O Parque Nacional da Peneda-Gerês e o Parque Natural da Serra da Estrela são as áreas protegidas que concentram mais área ardida e maior número de ocorrências. Localizam-se nos distritos do país que, segundo a Autoridade Florestal Nacional, são mais afectados pelo fogo: Viana do Castelo, Vila Real, Braga e Guarda.
“Em termos de vegetação natural, a região do Mediterrâneo onde nos encontramos é sempre muito susceptível ao fogo”, lembra Francisco Castro Rego, coordenador do Centro de Ecologia Aplicada Professor Baeta Neves, do Instituto Superior de Agronomia, e antigo director-geral dos Recursos Florestais. “É preciso perceber que muita vegetação natural das nossas áreas protegidas, em alguns ecossistemas, pode ter uma relação natural com o fogo. Por isso, este não pode ser visto, automaticamente, como uma catástrofe”.
Para Francisco Castro Rego,”o que não pode acontecer é deixar os incêndios progredir descontroladamente”. O objectivo maior, no seu entender, “não é reduzir a área ardida mas aumentar a área ardida controladamente”, usando o fogo para combater o fogo. “Hoje em dia já temos técnicos com muita preparação e capacidade para usar este método, fazendo com que o fogo não aconteça no Verão mas noutras alturas do ano em que seja facilmente controlado.”
Este ano, de 1 de Janeiro a 25 de Julho, já arderam 2212 hectares de área protegida, em 148 incêndios, segundo dados do Instituto de Conservação da Natureza e da Biodiversidade. A Peneda-Gerês registou 1391 hectares de área ardida e a Serra da Estrela 651 hectares.
O ciclo destrutivo dos fogos preocupa o responsável do FAPAS, Miguel Dantas da Gama. “Depois de um incêndio, aquilo que recupera primeiro é o mato. Como se perdeu o bosque maduro, capaz de reter mais humidade no solo, a zona torna-se mais vulnerável às chamas. O mato é um combustível para os incêndios. De ano para ano, estes tornam-se mais devastadores e os ecossistemas mais frágeis”.

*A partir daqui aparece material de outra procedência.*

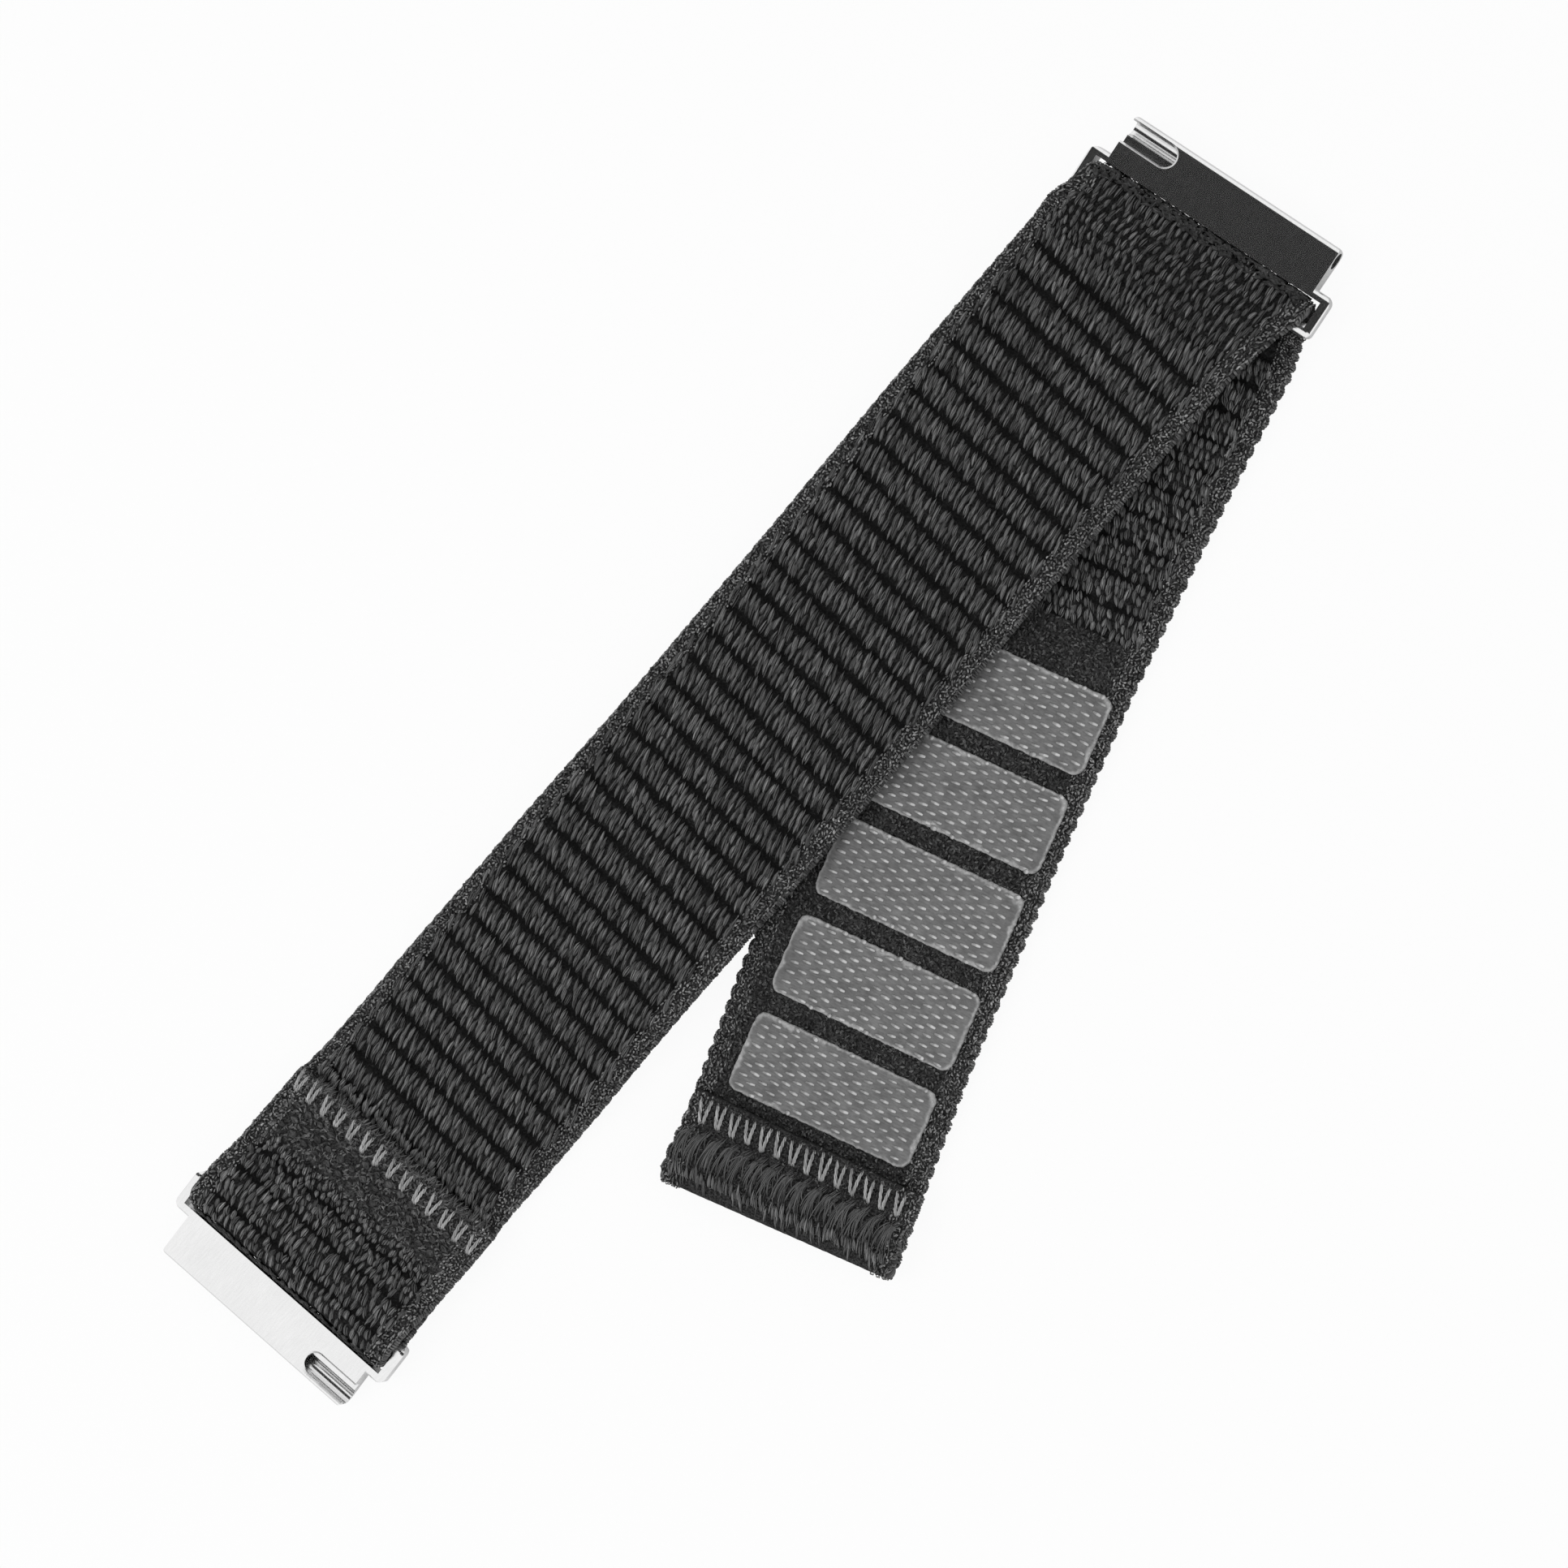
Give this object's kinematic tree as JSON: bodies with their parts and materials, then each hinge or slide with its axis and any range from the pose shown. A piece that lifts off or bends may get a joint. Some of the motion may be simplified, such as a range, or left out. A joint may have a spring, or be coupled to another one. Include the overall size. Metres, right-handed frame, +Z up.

Enquanto Francisco Álvares falava da perda das áreas de refúgio do lobo-ibérico observava da janela da sua casa, em Vila Real, três colunas de fumo na paisagem que tinha no horizonte. “Digam o que disserem, isto não é normal. Não nos podemos habituar a isto se ainda quisermos ter um país” rico em biodiversidade.